Identify the lines that contain the word "behaviour", then copy them.

- Dataset
--------------------

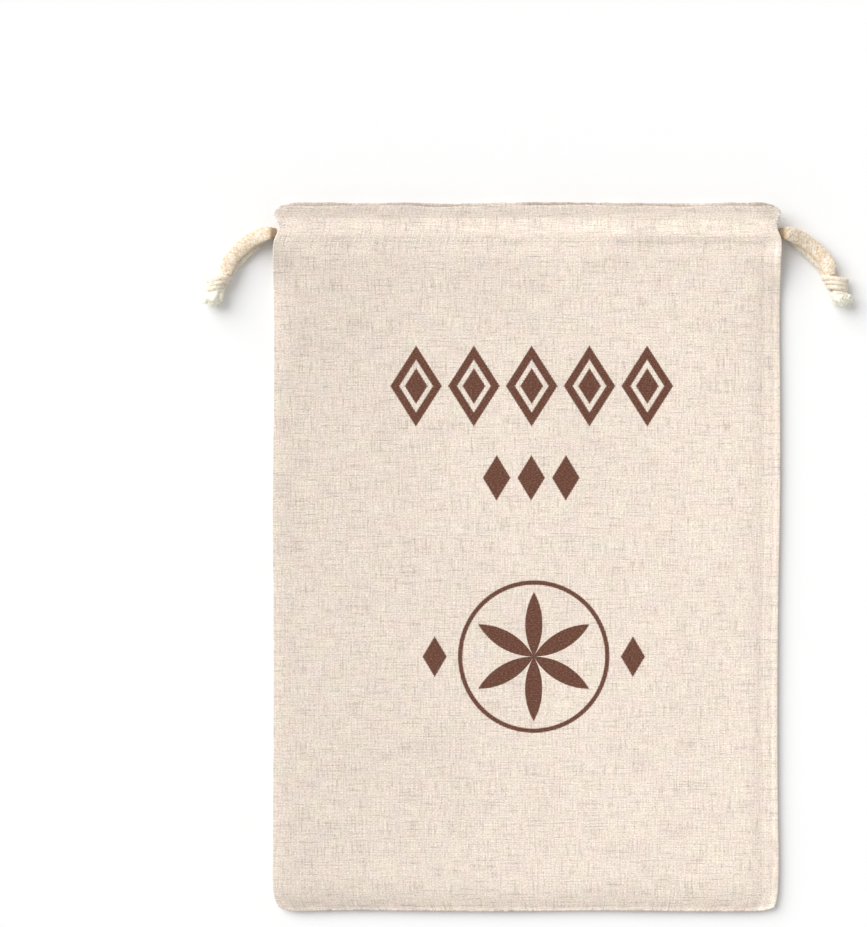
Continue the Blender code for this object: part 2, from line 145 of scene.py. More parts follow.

--------------------

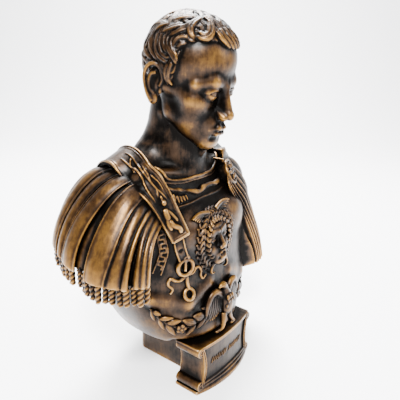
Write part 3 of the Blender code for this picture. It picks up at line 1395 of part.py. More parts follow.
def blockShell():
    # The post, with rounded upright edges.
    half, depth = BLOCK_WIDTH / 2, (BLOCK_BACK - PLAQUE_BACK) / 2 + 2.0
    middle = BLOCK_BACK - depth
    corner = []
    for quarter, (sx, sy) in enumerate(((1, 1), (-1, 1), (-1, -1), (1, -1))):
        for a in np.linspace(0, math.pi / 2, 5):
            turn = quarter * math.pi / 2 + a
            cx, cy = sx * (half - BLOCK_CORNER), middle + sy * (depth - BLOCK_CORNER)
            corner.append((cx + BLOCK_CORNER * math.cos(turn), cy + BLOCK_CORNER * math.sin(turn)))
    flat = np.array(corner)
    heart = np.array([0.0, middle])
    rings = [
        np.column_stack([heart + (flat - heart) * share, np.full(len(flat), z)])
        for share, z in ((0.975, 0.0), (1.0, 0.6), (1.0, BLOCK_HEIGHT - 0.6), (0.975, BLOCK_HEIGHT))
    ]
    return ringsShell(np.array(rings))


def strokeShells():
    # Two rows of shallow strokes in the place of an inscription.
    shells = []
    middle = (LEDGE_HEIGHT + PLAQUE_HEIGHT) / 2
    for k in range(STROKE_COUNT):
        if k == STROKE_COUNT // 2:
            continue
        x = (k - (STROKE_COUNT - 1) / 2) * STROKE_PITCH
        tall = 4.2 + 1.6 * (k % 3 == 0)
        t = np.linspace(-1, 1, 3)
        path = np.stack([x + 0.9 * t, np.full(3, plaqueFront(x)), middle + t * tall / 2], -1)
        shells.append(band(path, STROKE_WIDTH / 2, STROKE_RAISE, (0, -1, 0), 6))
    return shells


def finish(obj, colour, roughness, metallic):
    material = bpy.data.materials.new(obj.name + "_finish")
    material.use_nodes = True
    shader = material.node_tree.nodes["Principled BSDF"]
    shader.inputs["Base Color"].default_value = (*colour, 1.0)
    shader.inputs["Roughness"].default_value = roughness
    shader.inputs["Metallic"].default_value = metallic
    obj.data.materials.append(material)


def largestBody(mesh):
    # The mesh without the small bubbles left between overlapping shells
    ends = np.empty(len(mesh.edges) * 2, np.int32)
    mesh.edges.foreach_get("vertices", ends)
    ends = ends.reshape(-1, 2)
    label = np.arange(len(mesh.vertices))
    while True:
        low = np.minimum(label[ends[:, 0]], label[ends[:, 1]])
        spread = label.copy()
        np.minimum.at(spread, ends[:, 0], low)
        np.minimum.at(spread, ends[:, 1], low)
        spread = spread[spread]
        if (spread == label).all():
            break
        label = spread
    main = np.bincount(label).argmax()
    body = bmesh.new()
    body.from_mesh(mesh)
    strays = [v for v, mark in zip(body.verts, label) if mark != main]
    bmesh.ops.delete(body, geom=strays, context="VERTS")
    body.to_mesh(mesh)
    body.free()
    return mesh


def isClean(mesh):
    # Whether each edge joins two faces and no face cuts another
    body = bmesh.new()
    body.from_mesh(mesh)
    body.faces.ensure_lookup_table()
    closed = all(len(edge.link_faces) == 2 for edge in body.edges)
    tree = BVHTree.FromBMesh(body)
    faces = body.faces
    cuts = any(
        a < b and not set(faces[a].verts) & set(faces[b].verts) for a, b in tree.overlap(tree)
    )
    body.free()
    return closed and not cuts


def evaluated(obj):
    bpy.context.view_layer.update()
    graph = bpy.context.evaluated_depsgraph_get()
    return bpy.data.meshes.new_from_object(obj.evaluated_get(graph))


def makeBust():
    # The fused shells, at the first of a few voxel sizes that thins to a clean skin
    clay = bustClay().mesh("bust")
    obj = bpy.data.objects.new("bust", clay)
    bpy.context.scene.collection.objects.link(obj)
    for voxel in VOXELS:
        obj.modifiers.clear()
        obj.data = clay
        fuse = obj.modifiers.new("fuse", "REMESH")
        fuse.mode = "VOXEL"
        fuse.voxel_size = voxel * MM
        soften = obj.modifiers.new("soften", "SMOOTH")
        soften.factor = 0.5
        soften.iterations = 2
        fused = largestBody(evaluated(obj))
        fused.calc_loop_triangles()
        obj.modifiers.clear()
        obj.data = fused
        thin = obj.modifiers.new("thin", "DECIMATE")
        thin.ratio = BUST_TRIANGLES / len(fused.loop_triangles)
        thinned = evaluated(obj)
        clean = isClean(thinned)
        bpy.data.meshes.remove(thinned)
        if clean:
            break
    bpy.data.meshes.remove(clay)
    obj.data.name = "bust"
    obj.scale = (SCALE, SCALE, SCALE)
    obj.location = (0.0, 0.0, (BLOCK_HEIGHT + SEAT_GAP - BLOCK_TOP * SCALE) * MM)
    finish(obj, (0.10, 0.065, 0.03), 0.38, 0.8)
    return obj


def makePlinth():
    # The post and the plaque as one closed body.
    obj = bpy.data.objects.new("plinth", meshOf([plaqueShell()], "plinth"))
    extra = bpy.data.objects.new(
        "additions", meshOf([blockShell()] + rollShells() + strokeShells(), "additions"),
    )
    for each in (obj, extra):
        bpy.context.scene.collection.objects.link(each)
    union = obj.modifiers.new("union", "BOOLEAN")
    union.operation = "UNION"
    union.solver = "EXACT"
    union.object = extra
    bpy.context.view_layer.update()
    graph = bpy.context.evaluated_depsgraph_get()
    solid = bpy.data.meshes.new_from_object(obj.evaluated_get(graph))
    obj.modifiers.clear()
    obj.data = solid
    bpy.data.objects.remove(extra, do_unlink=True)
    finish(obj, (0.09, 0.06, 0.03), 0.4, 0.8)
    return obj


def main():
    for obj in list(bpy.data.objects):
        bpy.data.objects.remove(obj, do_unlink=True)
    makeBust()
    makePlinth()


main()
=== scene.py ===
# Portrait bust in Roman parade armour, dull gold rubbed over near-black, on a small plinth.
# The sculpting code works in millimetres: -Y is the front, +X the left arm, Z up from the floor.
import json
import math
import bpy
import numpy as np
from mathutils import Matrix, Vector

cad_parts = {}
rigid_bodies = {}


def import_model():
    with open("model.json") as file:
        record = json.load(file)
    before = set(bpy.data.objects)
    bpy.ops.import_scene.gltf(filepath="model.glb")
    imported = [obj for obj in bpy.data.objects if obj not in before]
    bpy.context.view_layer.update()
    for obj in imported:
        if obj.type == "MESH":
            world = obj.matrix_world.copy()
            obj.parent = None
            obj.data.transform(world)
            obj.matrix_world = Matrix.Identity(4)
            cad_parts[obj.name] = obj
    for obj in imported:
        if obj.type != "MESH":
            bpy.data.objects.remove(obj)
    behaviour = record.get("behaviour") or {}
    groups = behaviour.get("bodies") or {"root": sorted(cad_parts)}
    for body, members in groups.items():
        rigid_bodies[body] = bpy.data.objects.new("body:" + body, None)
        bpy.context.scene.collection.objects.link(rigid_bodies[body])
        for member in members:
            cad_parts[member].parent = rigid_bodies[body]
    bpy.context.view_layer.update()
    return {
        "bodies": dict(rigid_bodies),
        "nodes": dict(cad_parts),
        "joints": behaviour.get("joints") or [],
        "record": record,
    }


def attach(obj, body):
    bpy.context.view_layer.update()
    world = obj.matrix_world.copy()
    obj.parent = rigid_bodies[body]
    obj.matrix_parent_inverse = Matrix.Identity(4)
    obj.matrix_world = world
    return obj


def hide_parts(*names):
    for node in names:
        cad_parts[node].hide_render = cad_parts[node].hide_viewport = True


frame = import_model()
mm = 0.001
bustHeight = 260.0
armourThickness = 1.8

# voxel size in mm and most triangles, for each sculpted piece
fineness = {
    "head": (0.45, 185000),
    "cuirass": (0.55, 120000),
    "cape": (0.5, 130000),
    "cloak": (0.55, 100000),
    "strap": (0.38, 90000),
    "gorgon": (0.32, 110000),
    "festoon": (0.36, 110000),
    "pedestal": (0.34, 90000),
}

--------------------

- Solution to the exercise
    behaviour = record.get("behaviour") or {}
    groups = behaviour.get("bodies") or {"root": sorted(cad_parts)}
        "joints": behaviour.get("joints") or [],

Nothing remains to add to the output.